Another possibility is that all the file data makes it to the device, but the metadata does not get written to the device before the crash. The Copy­File returned success, but all of the bookkeeping didn’t make it to the device.

Even if you call Flush­File­Buffers, the system could crash before Flush­File­Buffers returns.

One possible way to address these problems is to copy the file to a temporary name, flush the file buffers, and then rename the file to its final name. The downside of this is that it forces synchronous writes to the device, which slows down your overall workflow, so it’s not a cheap algorithm to use.

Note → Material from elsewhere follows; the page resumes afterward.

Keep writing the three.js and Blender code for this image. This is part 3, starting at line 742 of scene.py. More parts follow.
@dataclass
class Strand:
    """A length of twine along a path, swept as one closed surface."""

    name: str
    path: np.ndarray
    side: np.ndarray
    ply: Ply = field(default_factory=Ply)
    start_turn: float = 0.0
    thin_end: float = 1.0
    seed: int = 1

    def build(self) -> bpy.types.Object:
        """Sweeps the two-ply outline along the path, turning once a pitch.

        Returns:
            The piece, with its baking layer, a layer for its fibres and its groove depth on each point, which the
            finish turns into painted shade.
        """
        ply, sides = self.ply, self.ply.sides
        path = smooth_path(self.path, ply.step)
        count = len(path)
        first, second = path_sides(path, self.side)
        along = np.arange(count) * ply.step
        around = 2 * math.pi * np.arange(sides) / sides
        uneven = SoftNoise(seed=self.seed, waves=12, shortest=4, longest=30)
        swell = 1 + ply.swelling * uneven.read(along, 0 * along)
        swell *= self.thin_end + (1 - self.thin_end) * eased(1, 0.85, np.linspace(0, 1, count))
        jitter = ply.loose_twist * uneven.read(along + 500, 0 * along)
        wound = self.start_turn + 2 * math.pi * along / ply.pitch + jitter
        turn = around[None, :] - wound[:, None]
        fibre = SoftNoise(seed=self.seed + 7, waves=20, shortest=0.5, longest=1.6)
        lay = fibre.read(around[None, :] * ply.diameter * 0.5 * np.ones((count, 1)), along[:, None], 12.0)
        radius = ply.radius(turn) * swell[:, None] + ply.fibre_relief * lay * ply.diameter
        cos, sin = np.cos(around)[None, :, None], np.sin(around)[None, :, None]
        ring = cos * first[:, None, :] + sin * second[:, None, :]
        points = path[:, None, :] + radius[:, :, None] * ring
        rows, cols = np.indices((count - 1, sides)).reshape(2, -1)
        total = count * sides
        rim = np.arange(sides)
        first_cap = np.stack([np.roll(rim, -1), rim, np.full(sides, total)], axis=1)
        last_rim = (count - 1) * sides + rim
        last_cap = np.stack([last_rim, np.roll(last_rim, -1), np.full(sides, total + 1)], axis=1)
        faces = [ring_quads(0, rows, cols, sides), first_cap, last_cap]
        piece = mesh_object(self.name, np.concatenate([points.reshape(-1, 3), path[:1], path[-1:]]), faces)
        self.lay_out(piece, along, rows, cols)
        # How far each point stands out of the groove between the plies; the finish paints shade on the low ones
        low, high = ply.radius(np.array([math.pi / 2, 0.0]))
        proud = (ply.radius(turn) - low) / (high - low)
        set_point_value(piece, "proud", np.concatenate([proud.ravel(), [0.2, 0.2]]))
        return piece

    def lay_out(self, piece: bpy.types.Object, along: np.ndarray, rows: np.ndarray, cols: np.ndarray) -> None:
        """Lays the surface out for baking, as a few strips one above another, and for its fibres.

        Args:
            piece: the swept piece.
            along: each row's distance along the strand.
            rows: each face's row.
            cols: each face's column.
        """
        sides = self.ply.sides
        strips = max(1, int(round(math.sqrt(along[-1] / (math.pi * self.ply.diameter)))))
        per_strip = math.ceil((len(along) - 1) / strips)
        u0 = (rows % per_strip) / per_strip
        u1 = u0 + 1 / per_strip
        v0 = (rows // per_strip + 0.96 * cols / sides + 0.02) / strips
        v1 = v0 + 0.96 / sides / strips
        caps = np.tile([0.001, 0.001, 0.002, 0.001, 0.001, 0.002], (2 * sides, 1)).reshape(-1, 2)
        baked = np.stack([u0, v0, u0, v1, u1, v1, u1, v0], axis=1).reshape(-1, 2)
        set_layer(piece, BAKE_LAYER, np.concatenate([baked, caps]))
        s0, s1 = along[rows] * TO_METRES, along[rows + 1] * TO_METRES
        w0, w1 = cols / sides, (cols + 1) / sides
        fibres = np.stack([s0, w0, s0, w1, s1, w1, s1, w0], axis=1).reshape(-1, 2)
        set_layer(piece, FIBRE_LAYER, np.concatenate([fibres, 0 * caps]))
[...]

But let’s step back. Is there a way to avoid slowing down the common case just because there’s a rare problem case?¹

A higher-level solution may be in order: The next time your program runs, you can detect that it did not shut down properly. When that happens, hash the file contents and compare it to the expected value. This moves the expensive operation to the rare case, allowing the file copy to proceed at normal speed.

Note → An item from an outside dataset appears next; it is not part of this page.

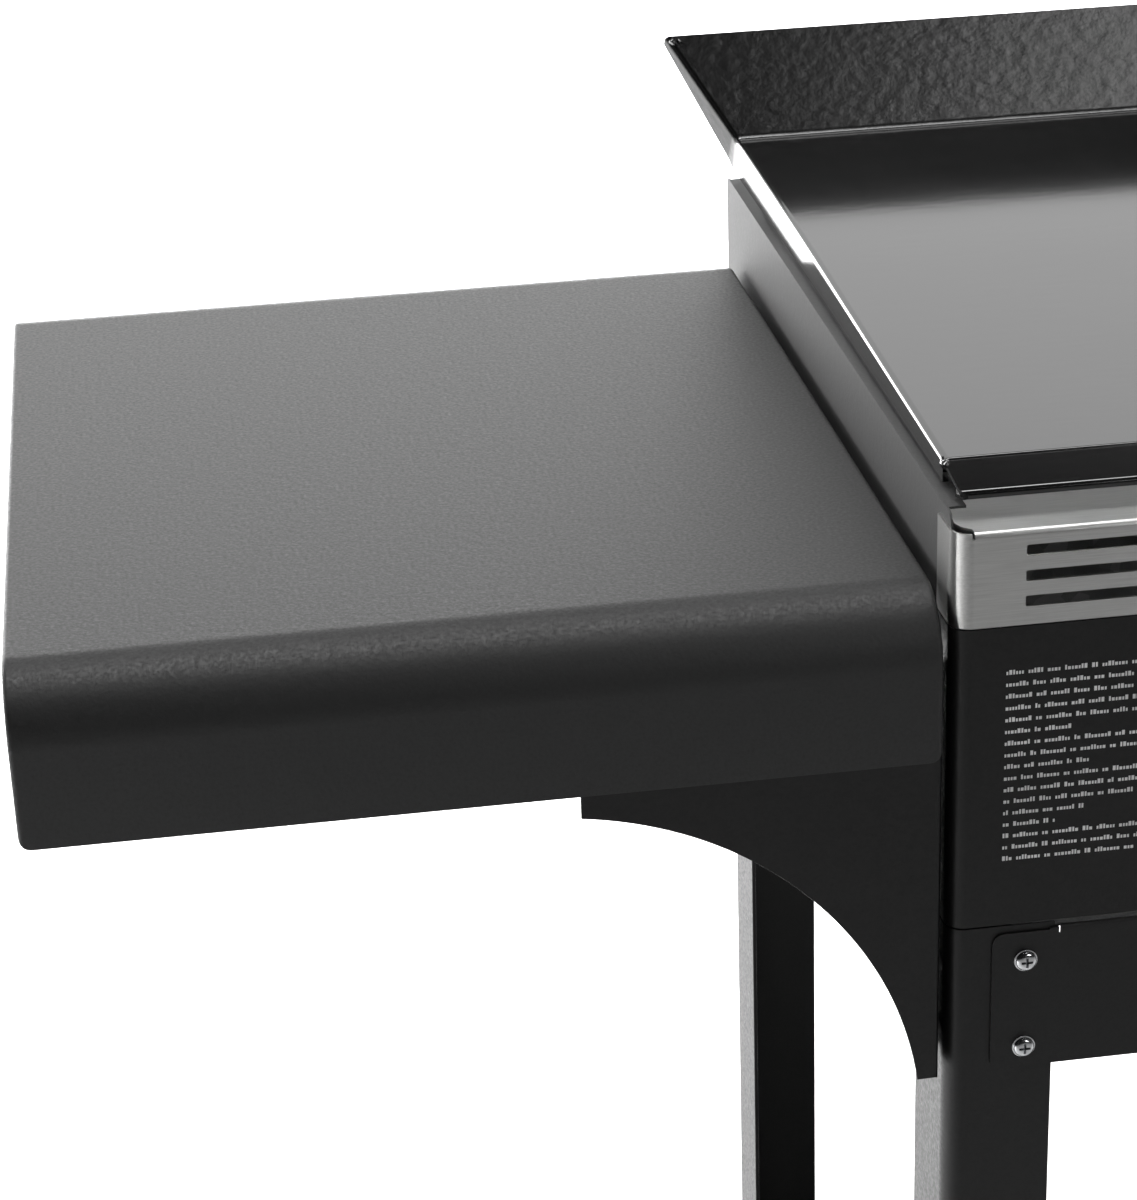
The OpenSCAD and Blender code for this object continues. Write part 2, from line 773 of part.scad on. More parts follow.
gusset(1, 1);  // gusset_rear_right
shelf_spacers();
shelf_bolts();
rail_screws();
base_screws();
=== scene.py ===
import json
import math

import bmesh
import bpy
from mathutils import Matrix, Vector, noise


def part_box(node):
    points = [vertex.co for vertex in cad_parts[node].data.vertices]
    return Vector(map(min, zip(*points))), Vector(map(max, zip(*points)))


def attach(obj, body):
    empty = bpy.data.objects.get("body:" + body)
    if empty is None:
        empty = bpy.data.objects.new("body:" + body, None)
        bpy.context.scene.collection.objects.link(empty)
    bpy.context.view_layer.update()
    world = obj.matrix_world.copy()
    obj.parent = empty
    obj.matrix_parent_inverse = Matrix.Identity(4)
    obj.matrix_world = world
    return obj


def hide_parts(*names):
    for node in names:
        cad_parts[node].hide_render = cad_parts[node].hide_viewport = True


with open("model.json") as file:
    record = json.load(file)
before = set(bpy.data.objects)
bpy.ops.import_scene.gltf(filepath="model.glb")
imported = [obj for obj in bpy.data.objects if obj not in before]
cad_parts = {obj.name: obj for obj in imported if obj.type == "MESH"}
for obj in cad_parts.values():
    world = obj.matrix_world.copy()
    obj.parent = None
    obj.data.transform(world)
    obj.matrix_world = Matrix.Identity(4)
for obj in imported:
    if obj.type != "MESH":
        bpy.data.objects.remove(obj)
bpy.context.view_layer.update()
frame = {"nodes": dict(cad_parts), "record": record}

# The looks of a gas griddle cart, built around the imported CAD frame. Metres, +Z up, +Y to the back.

MM = 0.001
SIDES = (-1, 1)
SHEET = 1 * MM
# How wide the edges of most pieces are rounded
BEVEL = 0.35 * MM
# How far each end of the backsplash leans out past the plate's floor
FLARE = 32 * MM
# How far printed marks stand proud of the panel, and how deep they start in it
INK_PROUD = 0.06 * MM
INK_DEEP = 0.1 * MM
PANEL_LOW, PANEL_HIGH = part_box("control_panel")
TRIM_LOW, TRIM_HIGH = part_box("front_trim")
PLATE_LOW, PLATE_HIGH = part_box("griddle_plate")
HALF_W = PANEL_HIGH.x
FRONT = PANEL_LOW.y
# Every material by name, filled in by main
FINISH = {}


# ---------------------------------------------------------------- shape helpers


def arc(centre, radius, start, end, steps=8):
    """Points on an arc in a plane, from one angle to another in degrees."""
    turns = [math.radians(start + (end - start) * k / steps) for k in range(steps + 1)]
    return [Vector((centre[0] + radius * math.cos(a), centre[1] + radius * math.sin(a))) for a in turns]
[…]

¹ We’re assuming that system crashes are rare. If they’re not rare, then I think you have bigger problems.

Raymond Chen
Raymond Chen

Follow Raymond   

10 comments

Comments are closed.

  • Avatar
    George Gonzalez

    Long ago, but after all the unreliable hard disks in the IBM At’s, we were all getting a bit complacent about checking for errors after every printf(), and I wondered how important it was to check for file write errors.  Somewhere in MSDN I found a page that actually enumerated all the possible ways a write API could fail.  Memory is fuzzy but I think they listed about NINETEEN different and unusual ways to fail.   So I resolved to start the new year with checking after every IO operation.
      

  • Avatar
    Dimitrios Kalemis

    You write: ” On the other hand, if the reboots through the normal shutdown-and-reboot process, then the cache will be written out as part of the shutdown.”
    I have a question about that. Is what you wrote always true? If during the normal shutdown process (for some reason, like the hardware being too slow at the sector level access) the cache takes too long to be written out, then Windows will kill the cache-writting-out-process (in order for the shutdown to continue). If such a thing happens, then even the normal shutdown process is not a guarantee. What is your opinion?

    • Avatar
      Simon Farnsworth

      Windows won’t kill the cache flush. It will be allowed to finish no matter how long it takes, unless the user reboots in the middle of the cache flush manually (e.g. by pulling the power cable because it’s taking too long, or because the battery goes flat).
      As long as everything is under software control, a standard shutdown will write out the entire cache as part of the process.

      • Avatar
        toasterking

        But even if Windows does not kill the cache flush, a server with a hardware watchdog timer could reset the system if the shutdown takes too long.

        • Avatar
          Simon Farnsworth

          Windows should still be tickling the watchdog to stop the watchdog timer resetting the system until it’s (at least) synced all data to disk and unmounted filesystems so that they’ll be clean on next boot.

          • Avatar
            toasterking

            I guess it depends on how the watchdog timer is implemented.  I worked with a server whose timer was tickled by a service, and services should be stopped prior to the final cache flush.  I admittedly don’t know if this resembles a typical implementation.

  • Avatar
    cheong00

    Actually the “cure” is to use externally powered storage, so even when there’s unexpected shutdown, the cached data on storage device would still be written to disk.
    If you have unstable power, then you probably want to know that UPS is a thing.

    • Avatar
      Ben Voigt

      That only helps if the data is in the disk-side cache.  Raymond’s talking about caching in system RAM, not the disk-side cache (we know because 1 GB and larger files can’t fit disk-side)

      • Avatar
        cheong00

        When you use external storage with large buffer and independent power (such as SAN), the recommandation is always to disable write cache to minimize the possibility of data lost. With those 15k RPM SCSI disk (which also has buffer itself) running RAID 10, you’d rarely find the performance bottleneck on the storage side.

  • Avatar
    Martin Mitáš

    I fully agree system crashes can be (from app POV) in most cases treated as events that simply never occur. It isn’t responsibility of any user space app to guarantee stability of the system as a whole.
    But writing some data to external/unplugguble device or a remote filesystem living somewhere on a network are not in that category. So the question how the app can know whether it successfully got the data to the destination is still relevant even when we take system crashes out of the equation.
    Is there a reasonable way how to reliably detect when such a problem happens (1) without knowing any details about the target filesystem and (2) without any slowdown due the synchronized output?